New York City Is Back At The Top Of International CRE Investors' Wish Lists
Investors are picking the U.S. over Europe when it comes to commercial real estate, a new report shows.
Allocations among international investors for commercial real estate in the U.S. were up by 6% over a year ago, while European investments declined by 5%, according to a survey by the Association For International Real Estate Investors.
Within the U.S., New York City was investors' top choice to invest, rising back up the ranks after landing in fifth place last year. AFIRE has 175 member organizations from 25 countries and approximately $3T of assets under management.
The 6% growth in investor interest in the U.S. is a sign of stability for the market, but overall sentiment is muted, the survey found.
London stayed in the top spot among global cities, but New York returned to second place globally and took back its historical top spot in the U.S., the report found. Boston was the No. 2 city in the U.S. and No. 4 in the world, while Atlanta finished third and fifth, respectively.
The Northeast’s return to the top spots displaced last year’s investor favorites, when Sun Belt cities Austin and Atlanta swooped in to nab the top spots and placed New York sixth on the list.

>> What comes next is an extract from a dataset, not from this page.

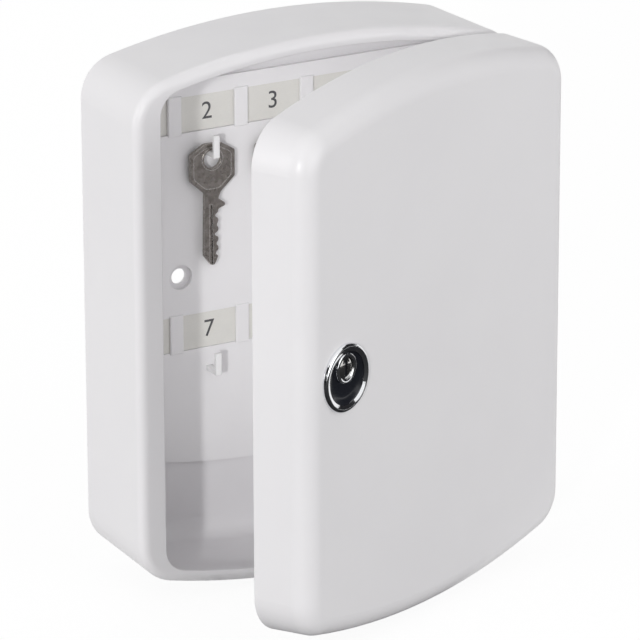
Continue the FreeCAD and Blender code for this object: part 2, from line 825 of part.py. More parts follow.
def make_lock_housing():
    body = new_body("lock_housing")
    cup_face = door_face_local - d["cup_depth"] + d["cup_floor"]
    barrel = new_sketch(body, barrel_back())
    circle(barrel, lock_x_local, d["lock_level"], d["barrel_radius"])
    pad(body, barrel, cup_face - barrel_back())
    boss = new_sketch(body, cup_face)
    circle(boss, lock_x_local, d["lock_level"], d["boss_radius"])
    pad(body, boss, boss_front - cup_face)
    round_edges(body, d["boss_round"], lambda edge: flat_at(edge, boss_front))
    bore = new_sketch(body, boss_front)
    circle(bore, lock_x_local, d["lock_level"], d["plug_radius"] + d["plug_gap"])
    pocket(body, bore, boss_front - barrel_back())
    hang_on_door(body)
    pieces.append(body)


def make_lock_backplate():
    body = new_body("lock_backplate")
    inner_face = door_face_local - d["door_wall"]
    plate = new_sketch(body, inner_face - d["backplate_thickness"])
    circle(plate, lock_x_local, rosette_level, d["backplate_radius"])
    circle(plate, lock_x_local, d["lock_level"], d["barrel_radius"] + d["lock_hole_gap"])
    pad(body, plate, d["backplate_thickness"])
    hang_on_door(body)
    pieces.append(body)


def make_lock_nut():
    nut_back = door_face_local - d["door_wall"] - d["backplate_thickness"] - d["nut_thickness"]
    blank = doc.addObject("Part::Prism", "nut_blank")
    blank.Polygon = 6
    blank.setExpression("Circumradius", d["nut_radius"].text)
    blank.setExpression("Height", d["nut_thickness"].text)
    blank.Placement = FreeCAD.Placement(FreeCAD.Vector(lock_x_local.value, -nut_back.value, d["lock_level"].value),
                                        FreeCAD.Rotation(FreeCAD.Vector(1, 0, 0), 90))
    blank.setExpression(".Placement.Base.x", lock_x_local.text)
    blank.setExpression(".Placement.Base.y", (-nut_back).text)
    blank.setExpression(".Placement.Base.z", d["lock_level"].text)
    bore = cylinder("nut_bore", d["barrel_radius"] + d["lock_hole_gap"] / 2, d["nut_thickness"],
                    lock_x_local, nut_back, d["lock_level"])
    nut = doc.addObject("Part::Cut", "lock_nut")
    nut.Label = "lock_nut"
    nut.Base = blank
    nut.Tool = bore
    doc.recompute()
    hang_on_door(nut)
    pieces.append(nut)


# Lock cylinder: plug with its wafers, and the cam and its screw, which turn together

def wafer_depth(i):
    """Depth of the back face of a wafer, counted from the front of the plug."""
    return boss_front - d["wafer_first"] - d["wafer_pitch"] * i


def make_lock_plug():
    body = new_body("lock_plug")
    cam_front = cam_front_local()
    front = boss_front - d["plug_recess"]
    core = new_sketch(body, cam_front)
    circle(core, lock_x_local, d["lock_level"], d["plug_radius"])
    pad(body, core, front - cam_front)
    half = d["drive_square"] / 2
    drive_length = d["cam_thickness"] - d["cam_screw_gap"] * 2
    drive = new_sketch(body, cam_front)
    rectangle(drive, lock_x_local - half, lock_x_local + half, d["lock_level"] - half, d["lock_level"] + half)
    pad(body, drive, drive_length, backward=True)
    keyway = new_sketch(body, front)
    slot_half = d["keyway_width"] / 2
    rectangle(keyway, lock_x_local - slot_half, lock_x_local + slot_half,
              d["lock_level"] - d["keyway_height"] / 2, d["lock_level"] + d["keyway_height"] / 2)
    pocket(body, keyway, d["keyway_depth"])
    slot_x = d["wafer_width"] / 2 + d["wafer_gap"]
    slot_z = d["wafer_height"] / 2 + d["wafer_gap"]
    for i in range(SIZES["wafer_count"]):
        slot = new_sketch(body, wafer_depth(i) + d["wafer_thickness"] + d["wafer_gap"])
        rectangle(slot, lock_x_local - slot_x, lock_x_local + slot_x,
                  d["lock_level"] - slot_z, d["lock_level"] + slot_z)
        pocket(body, slot, d["wafer_thickness"] + d["wafer_gap"] * 2)
    tapped = new_sketch(body, cam_front - drive_length)
    circle(tapped, lock_x_local, d["lock_level"], d["cam_screw_radius"] + d["cam_screw_gap"])
    pocket(body, tapped, d["cam_screw_length"], forward=True)
    hang_on_door(body)
    pieces.append(body)


def make_lock_wafers():
    plates = []
    for i in range(SIZES["wafer_count"]):
        plate = doc.addObject("Part::Box", "wafer_plate_%d" % i)
        window = doc.addObject("Part::Box", "wafer_window_%d" % i)
        clear = d["wafer_gap"]
        sizes = ((plate, d["wafer_width"], d["wafer_height"]),
                 (window, d["keyway_width"] + clear, d["keyway_height"] - d["wafer_thickness"]))
        for item, width, height in sizes:
            item.setExpression("Length", width.text)
            item.setExpression("Width", d["wafer_thickness"].text)
            item.setExpression("Height", height.text)
            seat(item, lock_x_local - width / 2, wafer_depth(i) + d["wafer_thickness"],
                 d["lock_level"] - height / 2)
        wafer = doc.addObject("Part::Cut", "wafer_%d" % i)
        wafer.Base = plate
        wafer.Tool = window
        plates.append(wafer)
    group = doc.addObject("Part::Compound", "lock_wafers")
    group.Label = "lock_wafers"
    group.Links = plates
    doc.recompute()
    hang_on_door(group)
    pieces.append(group)


def make_lock_cam():
    body = new_body("lock_cam")
    plate = new_sketch(body, cam_front_local())
    half = d["cam_width"] / 2
    rectangle(plate, lock_x_local - half, lock_x_local + d["cam_reach"], d["lock_level"] - half,
              d["lock_level"] + half)
    pad(body, plate, d["cam_thickness"], backward=True)
    round_edges(body, d["cam_corner"], along_depth)
    drive = new_sketch(body, cam_front_local())
    square = d["drive_square"] / 2 + d["drive_gap"]
    rectangle(drive, lock_x_local - square, lock_x_local + square, d["lock_level"] - square,
              d["lock_level"] + square)
    pocket(body, drive, d["cam_thickness"])
    hang_on_door(body)
    pieces.append(body)


def make_cam_screw():
    body = new_body("cam_screw")
    seat_depth = cam_front_local() - d["cam_thickness"]
    head = new_sketch(body, seat_depth)
    circle(head, lock_x_local, d["lock_level"], d["cam_screw_head_radius"])
    pad(body, head, d["cam_screw_head_height"], backward=True)
    head_back = seat_depth - d["cam_screw_head_height"]
    round_edges(body, d["cam_screw_round"], lambda edge: flat_at(edge, head_back))
    shaft = new_sketch(body, seat_depth)
    circle(shaft, lock_x_local, d["lock_level"], d["cam_screw_radius"])
    pad(body, shaft, d["cam_screw_length"] - d["cam_thickness"])
    for across in (True, False):
        slot = new_sketch(body, head_back)
        long_half = d["cam_screw_head_radius"] - d["cam_screw_round"] * 2
        short_half = d["cam_screw_slot"] / 2
        half_x, half_z = (long_half, short_half) if across else (short_half, long_half)
        rectangle(slot, lock_x_local - half_x, lock_x_local + half_x, d["lock_level"] - half_z,
                  d["lock_level"] + half_z)
        pocket(body, slot, d["cam_screw_slot_depth"], forward=True)
    hang_on_door(body)
    pieces.append(body)


# Keys: the pair for the lock, hung on hooks 2 and 3

def key_hole_level():
    """Height of a hung key's hole centre: its hole rests on the two edges of the hook's stem."""
    chord = (SIZES["key_hole_radius"] ** 2 - (SIZES["hook_width"] / 2) ** 2) ** 0.5
    formula = "sqrt(Sizes.key_hole_radius ^ 2 - (Sizes.hook_width / 2) ^ 2)"
    stem_top = upper_row_level - d["hook_drop"] + d["hook_stem"]
    return stem_top + d["key_rest_gap"] - Dim(chord, formula)


def make_key(number):
    body = new_body("key_%d" % number)
    outline = new_sketch(body, ZERO)
    front = d["key_blade_front"]
    corners = [
        (-d["key_top_half"], d["key_top"]),
        (-d["key_half_width"], d["key_side_top"]),
        (-d["key_half_width"], -d["key_side_foot"]),
        (-d["key_neck_half"], -d["key_neck"]),
        (-d["key_blade_back"], -d["key_length"] + d["key_blade_back"]),
        (-d["key_blade_back"] / 4, -d["key_length"]),
        (front / 4, -d["key_length"]),
    ]
    cut_edge = []
    for i in range(SIZES["key_cut_count"]):
        level = -d["key_first_cut"] - d["key_cut_pitch"] * i
        depth = KEY_CUT_DEPTHS[i % len(KEY_CUT_DEPTHS)]
        flat = d["key_cut_flat"] / 2
        quarter = d["key_cut_pitch"] / 4
        cut_edge.append((front, level + quarter + flat))
        cut_edge.append((front - depth, level + flat))
        cut_edge.append((front - depth, level - flat))
        cut_edge.append((front, level - quarter - flat))
    corners += reversed(cut_edge)
    corners += [
        (front, -d["key_stop_level"] - d["key_stop_length"]),
        (d["key_stop_reach"], -d["key_stop_level"] - d["key_stop_length"] / 2),
        (d["key_stop_reach"], -d["key_stop_level"]),
        (front, -d["key_stop_level"] + d["key_stop_length"]),
        (d["key_neck_half"], -d["key_neck"]),
        (d["key_half_width"], -d["key_side_foot"]),
        (d["key_half_width"], d["key_side_top"]),
        (d["key_top_half"], d["key_top"]),
    ]
    polygon(outline, corners)
    circle(outline, ZERO, ZERO, d["key_hole_radius"])
    pad(body, outline, d["key_thickness"])
    groove = new_sketch(body, d["key_thickness"])
    rectangle(groove, -d["key_groove_width"] * 1.2, -d["key_groove_width"] * 0.2,
              -d["key_length"] - d["key_groove_width"], -d["key_stop_level"])
    pocket(body, groove, d["key_groove_depth"])
    seat(body, column_centre(number - 1), d["key_depth"], key_hole_level())
    pieces.append(body)


make_box_shell()
make_hook_panel()
make_panel_rivets()
make_labels()
make_hooks()
make_hinge_pins()
make_door_shell()
make_lock_rosette()
make_lock_housing()
make_lock_backplate()
make_lock_nut()
make_lock_plug()
make_lock_wafers()
make_lock_cam()
make_cam_screw()
for key_number in (2, 3):
    make_key(key_number)
doc.recompute()

for item in doc.Objects:
    if any(word in item.State for word in ("Invalid", "Error")):
        raise ValueError("%s did not compute" % item.Label)
for piece in pieces:
    if piece.Shape.isNull() or not piece.Shape.isValid():
        raise ValueError("%s has no valid shape" % piece.Label)

os.makedirs("parts", exist_ok=True)
for piece in pieces:
    piece.Shape.exportStep(os.path.join("parts", piece.Label + ".step"))
print("%d pieces" % len(pieces))
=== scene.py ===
import math

import bpy
from mathutils import Matrix, Vector


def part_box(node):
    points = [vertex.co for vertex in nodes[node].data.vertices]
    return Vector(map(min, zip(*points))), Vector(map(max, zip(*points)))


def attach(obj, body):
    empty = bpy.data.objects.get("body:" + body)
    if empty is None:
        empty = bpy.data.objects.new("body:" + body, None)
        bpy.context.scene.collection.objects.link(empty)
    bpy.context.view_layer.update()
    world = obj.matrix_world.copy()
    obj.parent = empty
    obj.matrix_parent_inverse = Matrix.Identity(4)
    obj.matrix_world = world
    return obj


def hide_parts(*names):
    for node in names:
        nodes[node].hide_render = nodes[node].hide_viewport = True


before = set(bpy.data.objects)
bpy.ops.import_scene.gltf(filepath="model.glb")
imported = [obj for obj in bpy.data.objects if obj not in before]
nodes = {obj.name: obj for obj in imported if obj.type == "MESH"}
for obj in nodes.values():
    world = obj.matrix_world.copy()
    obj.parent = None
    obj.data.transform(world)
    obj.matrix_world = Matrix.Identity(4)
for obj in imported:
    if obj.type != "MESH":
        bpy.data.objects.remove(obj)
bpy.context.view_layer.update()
bpy.ops.object.select_all(action="DESELECT")


# Camera. A long lens looks down on the box from its front left corner, as a product picture does.
# The lens, the turn and the place were worked out from the outline of the box and its door.
camera_yaw = math.radians(29.5)
camera_pitch = math.radians(19.26)
camera_roll = math.radians(-0.14)
camera_place = Vector((-1.0858, -1.9660, 0.7609))
camera_lens = 283.56

forward = Vector((math.sin(camera_yaw) * math.cos(camera_pitch),
                  math.cos(camera_yaw) * math.cos(camera_pitch), -math.sin(camera_pitch)))
level_right = Vector((math.cos(camera_yaw), -math.sin(camera_yaw), 0))
level_up = level_right.cross(forward)
right = math.cos(camera_roll) * level_right + math.sin(camera_roll) * level_up
up = -math.sin(camera_roll) * level_right + math.cos(camera_roll) * level_up
turn = Matrix((right, up, -forward)).transposed()

camera_data = bpy.data.cameras.new("camera")
camera_data.lens = camera_lens
camera_data.sensor_width = 36
camera_data.clip_end = 20
camera = bpy.data.objects.new("camera", camera_data)
camera.matrix_world = Matrix.Translation(camera_place) @ turn.to_4x4()
bpy.context.scene.collection.objects.link(camera)
bpy.context.scene.camera = camera
bpy.context.scene.view_settings.view_transform = "Standard"


# Studio. An even pale room, a key lamp from the front left, two wide soft ones, and a matt floor.
# The room and most of the floor are white to the camera and in reflections, and duller as lights.
room_level = 0.54
floor_height = -0.1312
floor_white = 0.80
floor_glow = 1.15
floor_grey = (0.55, 0.55, 0.55, 1)
lamps = {                                # turn to the left of the front, rise, width, strength
    "key": (42, 12, 3, 0.94),
    "window": (-25, 10, 40, 0.84),
    "side": (95, 10, 40, 0.95),
}
inside_size = (0.15, 0.20)               # a soft fill for the panel, as the white door gives it
inside_place = (-0.005, -0.052, 0.022)
inside_level = 0.029


def white_to_rays(tree, share):
    """How much of a plain white a ray sees: camera, mirror and glass rays see a share of it."""
    rays = tree.nodes.new("ShaderNodeLightPath")
    any_ray = tree.nodes.new("ShaderNodeMath")
    any_ray.operation = "ADD"
    all_rays = tree.nodes.new("ShaderNodeMath")
    all_rays.operation = "ADD"
    all_rays.use_clamp = True
    part = tree.nodes.new("ShaderNodeMath")
    part.operation = "MULTIPLY"
    part.inputs[1].default_value = share
    tree.links.new(rays.outputs["Is Camera Ray"], any_ray.inputs[0])
    tree.links.new(rays.outputs["Is Glossy Ray"], any_ray.inputs[1])
    tree.links.new(any_ray.outputs[0], all_rays.inputs[0])
    tree.links.new(rays.outputs["Is Transmission Ray"], all_rays.inputs[1])
    tree.links.new(all_rays.outputs[0], part.inputs[0])
    return part.outputs[0]


world = bpy.data.worlds.new("room")
bpy.context.scene.world = world
world.use_nodes = True
room = world.node_tree
room.nodes.clear()
room_out = room.nodes.new("ShaderNodeOutputWorld")
room_mix = room.nodes.new("ShaderNodeMixShader")
room_plain = room.nodes.new("ShaderNodeBackground")
room_white = room.nodes.new("ShaderNodeBackground")
room_plain.inputs["Color"].default_value = (1, 1, 1, 1)
room_plain.inputs["Strength"].default_value = room_level
room_white.inputs["Color"].default_value = (1, 1, 1, 1)
room_white.inputs["Strength"].default_value = 1
room.links.new(white_to_rays(room, 1), room_mix.inputs["Fac"])
room.links.new(room_plain.outputs[0], room_mix.inputs[1])
room.links.new(room_white.outputs[0], room_mix.inputs[2])
room.links.new(room_mix.outputs[0], room_out.inputs["Surface"])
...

The top cities could face a shake-up in the years to come, the report implies: Climate change was a larger worry for many investors, 86% of whom said they don't believe that climate risks were yet reflected in asset valuations.
Multifamily and industrial remained preferred asset classes, per AFIRE: 94% said multifamily had increased in attractiveness, while 83% said the same for industrial and 43% voiced similar beliefs about hospitality. But other asset classes are up against a dicier backdrop, with 50% of investors saying retail was less attractive and 77% saying office was less appealing than before.
The report also predicted a significant change in the lending landscape, with banks, alternative lending platforms and commercial-mortgage backed securities expected to become less prevalent as lenders. In their place, 58% of lenders predicted that debt funds’ participation would increase, while a little over 40% also anticipated more lending from nonbank and noninstitutional lenders.